Much of the Prefontaine myth stems from the 5,000m at the 1972 Olympic Games in Munich, a race he did not win or even finish in the top three. Prefontaine led with 150m remaining but was passed by Finland’s Lasse Virén, whose victory made him the first runner since Emil Zátopek 20 years earlier to complete the Olympic 5,000m/10,000m double, Tunisia’s Mohammed Gammoudi and Britain’s Ian Stewart.

Prefontaine finished fourth, but whenever his legacy is discussed in the US, it is as if he was the winner. "In the end, Pre didn’t medal, but at 21 years old he got 4th in the world and left with the knowledge that he was the only one with the strength, tenacity, and the guts to make that race reach its potential," one report at the time claimed.

Notorious for giving all-out effort from start to finish, Prefontaine despised tactical running and attracted a cult-like following by publicly proclaiming his uncompromising vision of racing. Munich 1972 summed up that philosophy perfectly.

"The best pace is a suicide pace and today looks like a good day to die," he once declared. "To give anything less than your best is to sacrifice the gift. Somebody may beat me, but they are going to have to bleed to do it."

Most US distance running fans, it seems, enjoy talking more about Prefontaine’s race at Munich 1972 rather than those of David Wottle and Frank Shorter, two Americans who did win gold medals at those Olympics, in the 800m and marathon, respectively.

Steve Prefontaine is remembered most for a race he did not win - the 5,000m at the 1972 Olympics in Munich where he finished fourth after leading until the final stages ©Getty Images
Steve Prefontaine is remembered most for a race he did not win - the 5,000m at the 1972 Olympics in Munich where he finished fourth after leading until the final stages ©Getty Images

Such is Prefontaine’s legend that he has had not one, but two, movies made about him, both released within a year of each other in 1997 and 1998.

Prefontaine, made by Disney’s Hollywood Pictures, sees the runner played by Jared Leto and also features the story of Pre’s legendary Oregon coach Bill Bowerman, who manufactures running shoes in his garage using his wife’s waffle iron to mould the rubber treads. Bowerman goes on to co-found Nike, whose shoes Prefontaine wears as he tears up the record books.

Without Limits was directed by Tom Cruise and also follows the relationship between Prefontaine and Bowerman, Billy Crudup stars as Prefontaine and Donald Sutherland plays Bowerman.

There have also two documentary programmes made about Prefontaine - Fire on the Track: The Steve Prefontaine Story and Pre’s People, both setting out to try to tell the context in which Pre’s heroic and tragic story was set.

It has been claimed that Nike built the company out of the legend of Prefontaine, and the giant corporation has certainly done plenty to massage his legacy, including naming one of its corporate buildings in his honour.
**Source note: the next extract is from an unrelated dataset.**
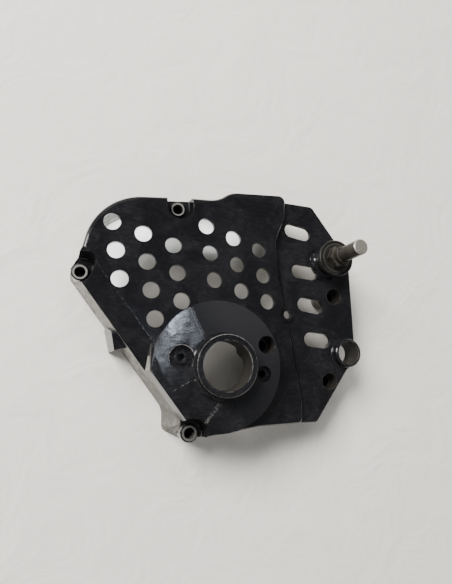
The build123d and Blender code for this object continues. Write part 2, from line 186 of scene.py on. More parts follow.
# The camera's place in metres, which ways its right, its top and its back face, the height of its
# frame in millimetres, and the nearest distance it sees, in metres
CAMERA_PLACE = (-0.08212, -0.04152, 0.3095)
CAMERA_RIGHT = (0.95968, 0.0, 0.28109)
CAMERA_UP = (-0.05017, 0.98394, 0.17129)
CAMERA_BACK = (-0.27657, -0.17848, 0.94427)
FRAME_HEIGHT = 36.0
NEAREST_SEEN = 0.005


class Recipe:
    """Writes shader nodes into one tree; a socket may be given a number or another socket."""

    def __init__(self, tree):
        self.tree = tree
        self.column = 0

    def put(self, kind, settings=None, **sockets):
        """One node, its settings, and its inputs by name or by number."""
        made = self.tree.nodes.new(kind)
        made.location = (self.column * 40, -(self.column % 12) * 160)
        self.column += 1
        for name, chosen in (settings or {}).items():
            setattr(made, name, chosen)
        for name, given in sockets.items():
            key = int(name[1:]) if name[0] == "_" else name.replace("_", " ")
            self.feed(made.inputs[key], given)
        return made

    def feed(self, socket, given):
        """Links a socket, or sets the number or colour it holds."""
        if isinstance(given, bpy.types.NodeSocket):
            self.tree.links.new(given, socket)
        elif given is not None:
            socket.default_value = given

    def sum(self, operation, *terms, clamp=False):
        """One step of arithmetic."""
        settings = {"operation": operation, "use_clamp": clamp}
        sockets = {f"_{index}": term for index, term in enumerate(terms)}
        return self.put("ShaderNodeMath", settings, **sockets).outputs[0]

    def step(self, amount, start, end, low=0.0, high=1.0, smooth=True):
        """Goes from low to high while the amount goes from start to end."""
        kind = "SMOOTHSTEP" if smooth else "LINEAR"
        made = self.put("ShaderNodeMapRange", {"interpolation_type": kind, "clamp": True}, _0=amount)
        for index, given in enumerate((start, end, low, high)):
            self.feed(made.inputs[index + 1], given)
        return made.outputs[0]

    def noise(self, place, scale, detail=3.0, rough=0.5, warp=0.0):
        """A cloud pattern between 0 and 1."""
        made = self.put("ShaderNodeTexNoise", Vector=place, Scale=scale, Detail=detail,
                        Roughness=rough, Distortion=warp)
        return made.outputs[0]

    def blend(self, share, first, second):
        """A colour between two colours."""
        made = self.put("ShaderNodeMix", {"data_type": "RGBA"})
        self.feed(made.inputs[0], share)
        self.feed(made.inputs[6], first)
        self.feed(made.inputs[7], second)
        return made.outputs[2]

    def between(self, share, first, second):
        """A number between two numbers."""
        made = self.put("ShaderNodeMix", {"data_type": "FLOAT"})
        self.feed(made.inputs[0], share)
        self.feed(made.inputs[2], first)
        self.feed(made.inputs[3], second)
        return made.outputs[0]

    def most(self, *terms):
        """The largest of several masks."""
        largest = terms[0]
        for term in terms[1:]:
            largest = self.sum("MAXIMUM", largest, term)
        return largest

    def all_of(self, *terms):
        """The product of several masks."""
        product = terms[0]
        for term in terms[1:]:
            product = self.sum("MULTIPLY", product, term)
        return product

    def along(self, place, direction):
        """How far a place lies along a direction."""
        made = self.put("ShaderNodeVectorMath", {"operation": "DOT_PRODUCT"}, _0=place)
        self.feed(made.inputs[1], direction)
        return made.outputs["Value"]

    def rest_of(self, mask):
        """What a mask leaves out."""
        return self.sum("SUBTRACT", 1.0, mask)

    def apart(self, place):
        """The three parts of a place."""
        return self.put("ShaderNodeSeparateXYZ", _0=place).outputs

    def from_axis(self, place, centre):
        """The distance of a place from an upright axis, and its height."""
        offset = self.put("ShaderNodeVectorMath", {"operation": "SUBTRACT"}, _0=place)
        self.feed(offset.inputs[1], centre)
        x, y, z = self.apart(offset.outputs[0])
        squares = self.sum("ADD", self.sum("MULTIPLY", x, x), self.sum("MULTIPLY", y, y))
        return self.sum("SQRT", squares), z

    def stretch(self, place, shift=(0, 0, 0), turn=(0, 0, 0), scale=(1, 1, 1)):
        """A place scaled, turned and shifted."""
        made = self.put("ShaderNodeMapping", _0=place)
        made.inputs["Location"].default_value = shift
        made.inputs["Rotation"].default_value = turn
        made.inputs["Scale"].default_value = scale
        return made.outputs[0]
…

Pre became the second sportsman to endorse and wear Nikes once the amateur rules that he so rallied against during his athletics career were changed (Romanian tennis player Ilie Năstase was the first in 1972, in case you are wondering). With his first endorsement cheque, Pre bought an MG convertible sports car. Two years later, at the peak of his abilities and fame, he drove the MG home after a party, hit a boulder and flipped the car. It landed on Prefontaine, killing him.

Shorter once told the story of how when he was out running near his Colorado home with Prefontaine after winning Olympic gold medal at Munich 1972, someone shouted, "Hey, isn’t that Steve Prefontaine?" Shorter recognised then, "Even at home where I’m not known, he is."

This week marked the 47th anniversary of Steve Prefontaine's death in a car crash and the shrine erected at the scene is regularly visited by fans ©Twitter
This week marked the 47th anniversary of Steve Prefontaine's death in a car crash and the shrine erected at the scene is regularly visited by fans ©Twitter

Pre’s final event was at Hayward Field, where he beat Shorter in a 5,000m race, his 25th consecutive victory in a race over the mile distance. After the event, Pre celebrated with family and friends and then dropped off Shorter at his home in Eugene.

It was shortly thereafter in the early morning of May 30 that Pre crashed and died. As is usual with any significant Prefontaine anniversary, social media was flooded this week with fans paying tribute and sharing their memories of him. In many cases, those posting were too young to have been born when he died, let alone see him compete.

Even today, 47 years after that accident, the crash scene remains a shrine to runners. They have left behind trainers, race bibs, medals and messages to honour their hero at "Pre’s Rock".

It is widely assumed in America that if that crash had not killed Pre, then he would have gone to the Olympics in Montreal the following year and won the 5,000m gold medal they think he deserved at Munich.

The US did finally get a runner on the Olympic medal podium in the 5,000m at Tokyo 2020 when Paul Chelimo, a naturalised Kenya, won the bronze medal. Such is the strength of the Pre legend, though, that it would not matter if he had won gold, he would never have surpassed him in the hearts of the American running community.